→ **Information shown**
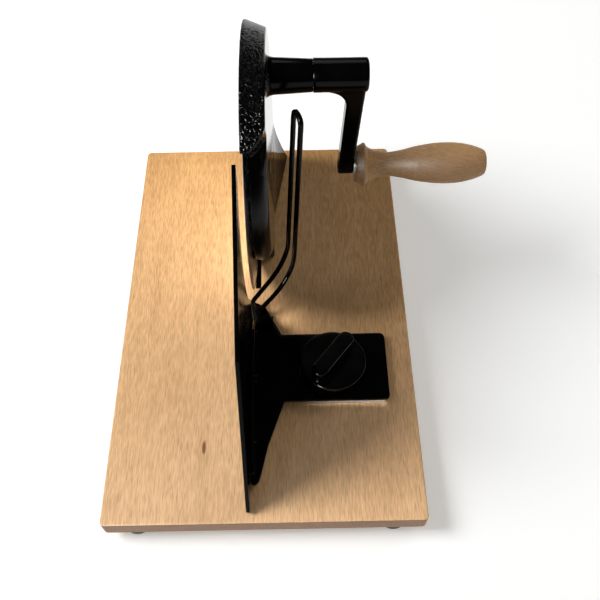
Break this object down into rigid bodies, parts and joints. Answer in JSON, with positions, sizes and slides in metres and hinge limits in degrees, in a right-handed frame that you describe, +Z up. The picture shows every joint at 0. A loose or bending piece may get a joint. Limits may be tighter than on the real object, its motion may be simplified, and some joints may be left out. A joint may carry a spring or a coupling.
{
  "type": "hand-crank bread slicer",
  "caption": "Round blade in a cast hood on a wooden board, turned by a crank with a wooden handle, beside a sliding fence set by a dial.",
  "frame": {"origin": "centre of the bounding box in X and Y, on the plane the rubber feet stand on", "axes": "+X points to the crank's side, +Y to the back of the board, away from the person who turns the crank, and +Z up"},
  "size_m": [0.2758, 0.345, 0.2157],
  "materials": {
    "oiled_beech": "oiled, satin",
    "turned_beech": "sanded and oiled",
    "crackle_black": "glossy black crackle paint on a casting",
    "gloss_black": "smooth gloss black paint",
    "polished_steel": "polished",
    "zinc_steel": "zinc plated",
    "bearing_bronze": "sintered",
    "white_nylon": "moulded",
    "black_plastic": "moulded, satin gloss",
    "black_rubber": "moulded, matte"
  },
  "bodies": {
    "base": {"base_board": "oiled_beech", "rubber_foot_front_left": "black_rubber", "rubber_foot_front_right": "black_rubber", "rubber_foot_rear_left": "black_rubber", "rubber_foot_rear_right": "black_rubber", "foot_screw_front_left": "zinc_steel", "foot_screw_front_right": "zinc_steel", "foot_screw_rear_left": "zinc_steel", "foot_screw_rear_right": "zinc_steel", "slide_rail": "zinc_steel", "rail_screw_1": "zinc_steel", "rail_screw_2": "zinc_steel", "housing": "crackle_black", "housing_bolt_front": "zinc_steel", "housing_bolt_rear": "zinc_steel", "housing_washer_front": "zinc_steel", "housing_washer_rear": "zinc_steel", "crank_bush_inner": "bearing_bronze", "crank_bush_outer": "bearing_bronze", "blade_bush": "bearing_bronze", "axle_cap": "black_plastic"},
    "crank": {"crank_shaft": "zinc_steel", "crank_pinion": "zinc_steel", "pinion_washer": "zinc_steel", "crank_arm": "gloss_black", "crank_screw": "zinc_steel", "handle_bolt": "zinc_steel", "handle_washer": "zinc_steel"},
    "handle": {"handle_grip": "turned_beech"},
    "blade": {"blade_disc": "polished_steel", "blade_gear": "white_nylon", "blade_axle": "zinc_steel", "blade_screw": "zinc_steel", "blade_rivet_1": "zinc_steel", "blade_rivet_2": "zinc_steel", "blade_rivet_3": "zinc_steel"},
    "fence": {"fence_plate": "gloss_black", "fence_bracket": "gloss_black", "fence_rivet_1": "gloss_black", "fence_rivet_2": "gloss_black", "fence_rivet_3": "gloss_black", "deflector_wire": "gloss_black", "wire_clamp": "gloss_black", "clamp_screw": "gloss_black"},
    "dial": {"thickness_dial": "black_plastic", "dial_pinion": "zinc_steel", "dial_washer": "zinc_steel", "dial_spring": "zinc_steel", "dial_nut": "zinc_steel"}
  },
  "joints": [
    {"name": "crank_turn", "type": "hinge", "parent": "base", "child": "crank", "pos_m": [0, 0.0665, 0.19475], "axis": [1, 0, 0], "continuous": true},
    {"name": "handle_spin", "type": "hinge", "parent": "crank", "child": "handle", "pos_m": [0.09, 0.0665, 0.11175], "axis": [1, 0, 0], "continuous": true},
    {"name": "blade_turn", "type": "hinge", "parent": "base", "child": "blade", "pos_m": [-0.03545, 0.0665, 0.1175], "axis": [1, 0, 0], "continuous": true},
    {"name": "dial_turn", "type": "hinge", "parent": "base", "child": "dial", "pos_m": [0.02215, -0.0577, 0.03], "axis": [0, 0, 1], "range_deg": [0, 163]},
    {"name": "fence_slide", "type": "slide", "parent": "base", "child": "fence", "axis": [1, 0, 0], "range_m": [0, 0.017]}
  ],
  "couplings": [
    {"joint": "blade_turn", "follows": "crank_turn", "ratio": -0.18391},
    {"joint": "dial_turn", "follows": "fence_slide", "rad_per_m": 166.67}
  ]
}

→ **What to do**
All of the material must be reproduced exactly.

→ **Final result**
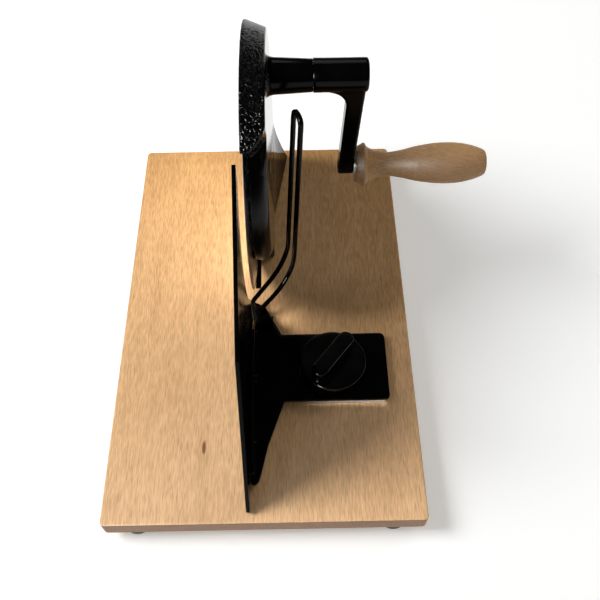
Break this object down into rigid bodies, parts and joints. Answer in JSON, with positions, sizes and slides in metres and hinge limits in degrees, in a right-handed frame that you describe, +Z up. The picture shows every joint at 0. A loose or bending piece may get a joint. Limits may be tighter than on the real object, its motion may be simplified, and some joints may be left out. A joint may carry a spring or a coupling.
{
  "type": "hand-crank bread slicer",
  "caption": "Round blade in a cast hood on a wooden board, turned by a crank with a wooden handle, beside a sliding fence set by a dial.",
  "frame": {"origin": "centre of the bounding box in X and Y, on the plane the rubber feet stand on", "axes": "+X points to the crank's side, +Y to the back of the board, away from the person who turns the crank, and +Z up"},
  "size_m": [0.2758, 0.345, 0.2157],
  "materials": {
    "oiled_beech": "oiled, satin",
    "turned_beech": "sanded and oiled",
    "crackle_black": "glossy black crackle paint on a casting",
    "gloss_black": "smooth gloss black paint",
    "polished_steel": "polished",
    "zinc_steel": "zinc plated",
    "bearing_bronze": "sintered",
    "white_nylon": "moulded",
    "black_plastic": "moulded, satin gloss",
    "black_rubber": "moulded, matte"
  },
  "bodies": {
    "base": {"base_board": "oiled_beech", "rubber_foot_front_left": "black_rubber", "rubber_foot_front_right": "black_rubber", "rubber_foot_rear_left": "black_rubber", "rubber_foot_rear_right": "black_rubber", "foot_screw_front_left": "zinc_steel", "foot_screw_front_right": "zinc_steel", "foot_screw_rear_left": "zinc_steel", "foot_screw_rear_right": "zinc_steel", "slide_rail": "zinc_steel", "rail_screw_1": "zinc_steel", "rail_screw_2": "zinc_steel", "housing": "crackle_black", "housing_bolt_front": "zinc_steel", "housing_bolt_rear": "zinc_steel", "housing_washer_front": "zinc_steel", "housing_washer_rear": "zinc_steel", "crank_bush_inner": "bearing_bronze", "crank_bush_outer": "bearing_bronze", "blade_bush": "bearing_bronze", "axle_cap": "black_plastic"},
    "crank": {"crank_shaft": "zinc_steel", "crank_pinion": "zinc_steel", "pinion_washer": "zinc_steel", "crank_arm": "gloss_black", "crank_screw": "zinc_steel", "handle_bolt": "zinc_steel", "handle_washer": "zinc_steel"},
    "handle": {"handle_grip": "turned_beech"},
    "blade": {"blade_disc": "polished_steel", "blade_gear": "white_nylon", "blade_axle": "zinc_steel", "blade_screw": "zinc_steel", "blade_rivet_1": "zinc_steel", "blade_rivet_2": "zinc_steel", "blade_rivet_3": "zinc_steel"},
    "fence": {"fence_plate": "gloss_black", "fence_bracket": "gloss_black", "fence_rivet_1": "gloss_black", "fence_rivet_2": "gloss_black", "fence_rivet_3": "gloss_black", "deflector_wire": "gloss_black", "wire_clamp": "gloss_black", "clamp_screw": "gloss_black"},
    "dial": {"thickness_dial": "black_plastic", "dial_pinion": "zinc_steel", "dial_washer": "zinc_steel", "dial_spring": "zinc_steel", "dial_nut": "zinc_steel"}
  },
  "joints": [
    {"name": "crank_turn", "type": "hinge", "parent": "base", "child": "crank", "pos_m": [0, 0.0665, 0.19475], "axis": [1, 0, 0], "continuous": true},
    {"name": "handle_spin", "type": "hinge", "parent": "crank", "child": "handle", "pos_m": [0.09, 0.0665, 0.11175], "axis": [1, 0, 0], "continuous": true},
    {"name": "blade_turn", "type": "hinge", "parent": "base", "child": "blade", "pos_m": [-0.03545, 0.0665, 0.1175], "axis": [1, 0, 0], "continuous": true},
    {"name": "dial_turn", "type": "hinge", "parent": "base", "child": "dial", "pos_m": [0.02215, -0.0577, 0.03], "axis": [0, 0, 1], "range_deg": [0, 163]},
    {"name": "fence_slide", "type": "slide", "parent": "base", "child": "fence", "axis": [1, 0, 0], "range_m": [0, 0.017]}
  ],
  "couplings": [
    {"joint": "blade_turn", "follows": "crank_turn", "ratio": -0.18391},
    {"joint": "dial_turn", "follows": "fence_slide", "rad_per_m": 166.67}
  ]
}